Environmental Injection Attacks against GUI Agents in Realistic Dynamic Environments
Yitong Zhang, Ximo Li, Liyi Cai, Jia Li
TL;DR
This work addresses EIAs against LVLM-powered GUI agents operating in open-world web environments by formalizing a dynamic-environment threat model and demonstrating that prior attacks fail under realistic conditions. It introduces Chameleon, a framework composed of LLM-Driven Environment Simulation (LES) to generate diverse, high-fidelity training contexts and Attention Black Hole (ABH) to explicitly steer model attention to the trigger region, with training losses combining $\mathcal{L}_{\text{CE}}$ and $\mathcal{L}_{\text{attn}}$. Across six websites and four LVLMs, Chameleon substantially outperforms baselines in ASR and shows partial cross-model transferability among related models, underscoring hidden vulnerabilities.
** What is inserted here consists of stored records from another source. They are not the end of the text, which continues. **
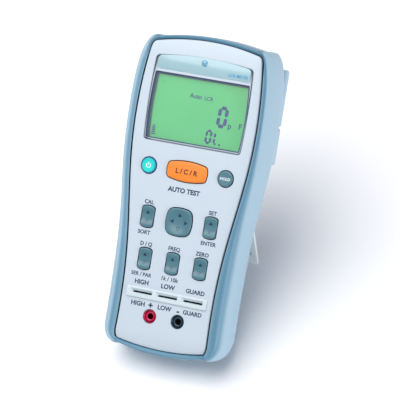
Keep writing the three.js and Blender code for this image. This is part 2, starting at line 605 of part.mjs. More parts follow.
function makeSocketBlock() {
  const { halfX, halfY, z1, wellHalfX, wellHalfY } = SOCKET;
  let body = solid(block(-halfX, halfX, SLOT_Y - halfY, SLOT_Y + halfY, BOARD.z1 + GAP, z1));
  for (const x of SLOT_XS) {
    const well = block(x - wellHalfX, x + wellHalfX, SLOT_Y - wellHalfY, SLOT_Y + wellHalfY, ...THROUGH);
    body = body.subtract(solid(well));
  }
  return body;
}
addPiece('socket_block', makeSocketBlock(), MATERIALS.black);

const CONTACTS = [['h_pot_contact', 0, 1], ['h_cur_contact', 0, -1], ['l_pot_contact', 1, 1],
  ['l_cur_contact', 1, -1], ['guard_upper_contact', 2, 1], ['guard_lower_contact', 2, -1]];
for (const [name, slot, side] of CONTACTS) {
  const x = SLOT_XS[slot];
  const y = SLOT_Y + side * CONTACT.y;
  addPiece(name, block(x - CONTACT.halfX, x + CONTACT.halfX, y - CONTACT.halfY, y + CONTACT.halfY,
    CONTACT.z0, CONTACT.z1), MATERIALS.brass);
}

// ---- banana jacks ----
const JACK_PROFILE = [[0, 19], [JACK_R, 19], [JACK_R, 40.7], [4, 40.7], [4, 27], [3.2, 27], [3.2, 38.6],
  [2.7, 38.6], [2.7, 21], [0, 21]];
const SLEEVE_PROFILE = [[2, 21.4], [2.4, 21.4], [2.4, 38.2], [2, 38.2], [2, 21.4]];
for (const [colour, side] of [['red', -1], ['black', 1]]) {
  const x = side * JACK_PITCH / 2;
  addPiece(`${colour}_jack_body`, turned(JACK_PROFILE, x, JACK_Y, 16), MATERIALS[colour]);
  addPiece(`${colour}_jack_sleeve`, turned(SLEEVE_PROFILE, x, JACK_Y, 14), MATERIALS.steel);
}

// ---- tilt stand ----
function makeBracket() {
  const { halfX, y0, y1, z0, z1 } = BRACKET;
  const { r, width } = KNUCKLE;
  let bracket = solid(block(-halfX, halfX, y0, y1, z0, z1));
  for (const side of [-1, 1]) {
    const x = side * KNUCKLE.x;
    const ear = block(x - width / 2, x + width / 2, HINGE_Y - r, HINGE_Y + r, HINGE_Z, z0 + 0.1);
    const knuckle = new THREE.CylinderGeometry(r, r, width, 14).rotateZ(Math.PI / 2);
    bracket = bracket.add(solid(ear)).add(solid(knuckle.translate(x, HINGE_Y, HINGE_Z)));
  }
  return bracket.subtract(solid(crossRod(HINGE_Y, HINGE_Z, PIN.r + GAP, 30)));
}

// The height above the floor of the lowest point of a piece, once the meter is leaned back.
function floorHeight(geometry) {
  const position = geometry.attributes.position;
  const heights = Array.from({ length: position.count }, (_, i) =>
    position.getY(i) * Math.sin(INCLINE) + position.getZ(i) * Math.cos(INCLINE));
  return Math.min(...heights);
}

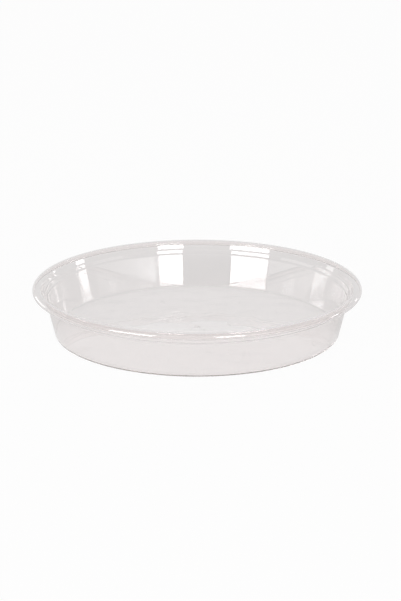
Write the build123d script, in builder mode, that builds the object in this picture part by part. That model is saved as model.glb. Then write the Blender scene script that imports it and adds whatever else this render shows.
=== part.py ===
from build123d import *
from math import asin, atan2, cos, degrees, hypot, radians, sin, tan
import os

# Plant saucer, moulded in one piece from clear plastic.
# A flat round floor rises into a tapered wall, a small shoulder, a flared band and a rolled rim.
# The origin is the centre of the underside, +Z is up, and all lengths are millimetres.

# Overall sizes
overall_diameter = 250.0
overall_height = 37.0
foot_diameter = 217.5
skin = 0.8

# Foot, where the floor turns into the wall
foot_outer_round = 0.7
foot_inner_round = 0.4

# Shoulder and fine line inside the rim, each as a depth below the rim's top and a small step
shoulder_depth = 10.5
shoulder_rise = 1.1
shoulder_width = 1.0
shoulder_round = 0.22
line_depth = 6.9
line_rise = 1.0
line_width = 0.9
line_round = 0.2

# Flared band, in two stretches below and above the fine line
lower_flare = 14.0
upper_flare = 20.0

# Rolled rim: the band bends over a crest, rolls down and turns in under itself to a round end
crest_radius = 4.2
roll_radius = 3.4
hem_radius = 1.8
hem_turn = 55.0
hem_run = 0.2

# Gate mark in the middle of the underside, a shallow dimple with a short stub in it
dimple_diameter = 5.0
dimple_depth = 0.45
dimple_round = 0.2
stub_diameter = 2.0
stub_height = 0.3


def run_out(rise, lean):
    """How far a face moves outwards over a rise, when it leans out by an angle."""
    return rise * tan(radians(lean))


def swung(centre, radius, angle):
    """The point on a circle about a centre, at an angle from the horizontal."""
    return centre[0] + radius * cos(radians(angle)), centre[1] + radius * sin(radians(angle))


def behind(corner, lean_below, lean_above):
    """The outer face's corner behind an inside one, for the leans of the faces on its two sides."""
    middle = radians((lean_below + lean_above) / 2)
    reach = skin / cos(radians(lean_above - lean_below) / 2)
    return corner[0] + reach * cos(middle), corner[1] - reach * sin(middle)


# Centres of the rim's three arcs, and the seam where the straight band runs into the first
crest_centre = (overall_diameter / 2 - roll_radius, overall_height - crest_radius)
roll_centre = (overall_diameter / 2 - roll_radius, overall_height - roll_radius)
hem_centre = (overall_diameter / 2 - hem_radius, overall_height - roll_radius)
seam_angle = 180.0 - upper_flare
seam_x, seam_z = swung(crest_centre, crest_radius, seam_angle)

# Corners of the inside face, from the seam down: fine line, lower band, shoulder
line_z = overall_height - line_depth
upper_z = line_z + line_rise
upper_x = seam_x - run_out(seam_z - upper_z, upper_flare)
line_x = upper_x - line_width
shoulder_z = overall_height - shoulder_depth
band_z = shoulder_z + shoulder_rise
band_x = line_x - run_out(line_z - band_z, lower_flare)
wall_top_x = band_x - shoulder_width

# The wall leans so that its outer face, one skin away, starts at the edge of the foot
foot_to_top_x = wall_top_x - foot_diameter / 2
foot_to_top = hypot(foot_to_top_x, shoulder_z)
wall_draft = degrees(atan2(foot_to_top_x, shoulder_z) + asin(skin / foot_to_top))
foot_x = wall_top_x - run_out(shoulder_z - skin, wall_draft)

# Each turn of the wall: its inside corner, the leans below and above it, and its round
shoulder_lean = degrees(atan2(shoulder_width, shoulder_rise))
line_lean = degrees(atan2(line_width, line_rise))
turns = (
    ((wall_top_x, shoulder_z), wall_draft, shoulder_lean, shoulder_round),
    ((band_x, band_z), shoulder_lean, lower_flare, shoulder_round),
    ((line_x, line_z), lower_flare, line_lean, line_round),
    ((upper_x, upper_z), line_lean, upper_flare, line_round),
)


def hem_tip(depth):
    """The end of the hem's straight run, at a depth below the rim's surface."""
    return swung(swung(hem_centre, hem_radius - depth, -hem_turn), hem_run, -hem_turn - 90.0)


def rim(depth):
    """The rim's line at a depth below its surface: three arcs and the hem's short straight run."""
    CenterArc(crest_centre, crest_radius - depth, seam_angle, 90.0 - seam_angle)
    CenterArc(roll_centre, roll_radius - depth, 90.0, -90.0)
    CenterArc(hem_centre, hem_radius - depth, 0.0, -hem_turn)
    Line(swung(hem_centre, hem_radius - depth, -hem_turn), hem_tip(depth))


with BuildPart() as saucer:
    # Half of the section: the inside face, the rim over and back, the outside face, the underside
    with BuildSketch(Plane.XZ) as section:
        with BuildLine():
            inside_corners = [corner for corner, *_ in turns]
            outside_corners = [behind(*turn[:3]) for turn in turns]
            Polyline((0, skin), (foot_x, skin), *inside_corners, (seam_x, seam_z))
            rim(0)
            CenterArc(hem_tip(skin / 2), skin / 2, -hem_turn, -180.0)
            rim(skin)
            seam_behind = swung(crest_centre, crest_radius - skin, seam_angle)
            Polyline((0, skin), (0, 0), (foot_diameter / 2, 0), *outside_corners, seam_behind)
        make_face()

        # Both faces of the sheet are rounded where they turn
        for inside_corner, outside_corner, turn in zip(inside_corners, outside_corners, turns):
            for corner in (inside_corner, outside_corner):
                fillet(section.vertices().sort_by_distance(corner)[0], turn[3])
        fillet(section.vertices().sort_by_distance((foot_x, skin))[0], foot_inner_round)
        fillet(section.vertices().sort_by_distance((foot_diameter / 2, 0))[0], foot_outer_round)
    revolve(axis=Axis.Z)

    # Gate mark: the dimple keeps the stub clear of what the saucer stands on
    with BuildSketch(Plane.XY):
        Circle(dimple_diameter / 2)
    extrude(amount=dimple_depth, mode=Mode.SUBTRACT)
    fillet(saucer.edges(Select.LAST).sort_by(Axis.Z)[0], dimple_round)
    with BuildSketch(Plane.XY.offset(dimple_depth - stub_height)):
        Circle(stub_diameter / 2)
    extrude(amount=stub_height)

os.makedirs("parts", exist_ok=True)
saucer.part.label = "saucer"
export_step(saucer.part, "parts/saucer.step")

print("volume", round(saucer.part.volume), "cubic mm, wall draft", round(wall_draft, 2), "degrees")
print("inside radius at the foot", round(foot_x, 2), "and at the shoulder", round(wall_top_x, 2))
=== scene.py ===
# %% [markdown]
# # A clear plastic plant saucer
#
# The saucer is one thin skin of clear plastic, turned about a single upright axis. A flat
# floor rises into a tapered wall, the wall steps out at a small shoulder, a flared band
# widens to the top, and the edge curls over into a rolled rim.
#
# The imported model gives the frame: its box, its one body and its one node. The visible
# saucer is made again here as a finer surface, in the same place and at the same size.

from math import radians

import bpy
import numpy as np
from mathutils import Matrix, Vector


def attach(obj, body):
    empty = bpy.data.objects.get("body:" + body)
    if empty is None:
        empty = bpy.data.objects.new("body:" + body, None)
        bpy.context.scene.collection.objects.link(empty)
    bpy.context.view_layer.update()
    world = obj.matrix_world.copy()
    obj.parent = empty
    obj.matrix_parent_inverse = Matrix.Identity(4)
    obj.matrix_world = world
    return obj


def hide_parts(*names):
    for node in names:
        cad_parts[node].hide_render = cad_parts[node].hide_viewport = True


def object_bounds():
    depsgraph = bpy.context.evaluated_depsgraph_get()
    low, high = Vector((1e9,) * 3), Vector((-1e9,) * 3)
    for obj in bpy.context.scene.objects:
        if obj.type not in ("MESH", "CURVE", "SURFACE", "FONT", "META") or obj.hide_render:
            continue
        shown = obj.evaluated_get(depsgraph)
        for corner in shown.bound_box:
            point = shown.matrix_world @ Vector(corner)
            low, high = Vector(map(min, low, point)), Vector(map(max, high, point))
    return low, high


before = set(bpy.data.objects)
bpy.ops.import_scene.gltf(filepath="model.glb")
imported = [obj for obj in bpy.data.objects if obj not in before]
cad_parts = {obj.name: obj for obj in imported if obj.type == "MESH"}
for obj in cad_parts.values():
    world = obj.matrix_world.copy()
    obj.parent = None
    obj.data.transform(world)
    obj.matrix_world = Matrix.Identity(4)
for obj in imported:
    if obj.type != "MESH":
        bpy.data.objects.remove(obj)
cad_low, cad_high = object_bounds()
print("saucer box in mm", [round(1000 * (high - low), 1) for low, high in zip(cad_low, cad_high)])

# %% [markdown]
# ## Sizes
#
# A turned piece is fully described by half of its section, so the sizes are few. They are
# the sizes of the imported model, in metres. Angles say how far a face leans out from the
# upright. Depths are taken down from the top of the rim, because on a real saucer the rim
# is what the eye lines everything up with.

# %% Section sizes
mm = 0.001
overall_radius = (cad_high.x - cad_low.x) / 2
overall_height = cad_high.z - cad_low.z
foot_radius = 108.75 * mm
skin = 0.8 * mm
foot_inner_round = 0.4 * mm
foot_outer_round = 0.7 * mm
shoulder_depth = 10.5 * mm
shoulder_rise = 1.1 * mm
shoulder_width = 1.0 * mm
shoulder_round = 0.22 * mm
line_depth = 6.9 * mm
line_rise = 1.0 * mm
line_width = 0.9 * mm
line_round = 0.2 * mm
lower_flare = radians(14.0)
upper_flare = radians(20.0)
crest_radius = 4.2 * mm
roll_radius = 3.4 * mm
hem_radius = 1.8 * mm
hem_turn = radians(-55.0)
hem_run = 0.2 * mm
print("rim is", round((overall_radius - foot_radius) / mm, 1), "mm outside the foot")

# %% [markdown]
# ## The half section
#
# The inside face is one line of corners, from the middle of the floor out to the start of
# the roll. The outside face is the same line moved outwards by the skin's thickness. At a
# corner the moved line meets itself on the line that halves the turn, so each outside
# corner is worked out from the lean of the two faces beside it.

# %% Inside corners, from the crest down to the foot
top_x = overall_radius - roll_radius
crest_centre = np.array([top_x, overall_height - crest_radius])
roll_centre = np.array([top_x, overall_height - roll_radius])
seam = crest_centre + crest_radius * np.array([-np.cos(upper_flare), np.sin(upper_flare)])
line_z = overall_height - line_depth
upper = np.array([0.0, line_z + line_rise])
upper[0] = seam[0] - (seam[1] - upper[1]) * np.tan(upper_flare)
line = upper - np.array([line_width, line_rise])
band = np.array([0.0, overall_height - shoulder_depth + shoulder_rise])
band[0] = line[0] - (line[1] - band[1]) * np.tan(lower_flare)
wall_top = band - np.array([shoulder_width, shoulder_rise])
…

Ablation and closed-loop evaluations confirm the necessity of LES and ABH, while defenses such as safety prompts, verifiers, and random noise offer limited protection or harm user experience. The findings highlight the need for robust, practical defenses tailored to open-world GUI agents to mitigate realistic environmental attacks without sacrificing usability, and point to future directions in automated trigger detection and resilient agent design.
Abstract
Graphical User Interface (GUI) agents are increasingly deployed to interact with online web services, yet their exposure to open-world content renders them vulnerable to Environmental Injection Attacks (EIAs). In these attacks, an attacker can inject crafted triggers into website to manipulate the behavior of GUI agents used by other users. In this paper, we find that most existing EIA studies fall short of realism. In particular, they fail to capture the dynamic nature of real-world web content, often assuming that a trigger's on-screen position and surrounding visual context remain largely consistent between training and testing. To better reflect practice, we introduce a realistic dynamic-environment threat model in which the attacker is a regular user and the trigger is embedded within a dynamically changing environment. Under this threat model, existing approaches largely fail, suggesting that their effectiveness in exposing GUI agent vulnerabilities has been substantially overestimated. To expose the hidden vulnerabilities of existing GUI agents effectively, we propose Chameleon, an attack framework with two key novelties designed for dynamic environments. (1) To synthesize more realistic training data, we introduce LLM-Driven Environment Simulation, which automatically generates diverse, high-fidelity webpage simulations that mimic the variability of real-world dynamic environments. (2) To optimize the trigger more effectively, we introduce Attention Black Hole, which converts attention weights into explicit supervisory signals. This mechanism encourages the agent to remain insensitive to irrelevant surrounding content, thereby improving robustness in dynamic environments. We evaluate Chameleon on six realistic websites and four representative LVLM-powered GUI agents, where it significantly outperforms existing methods.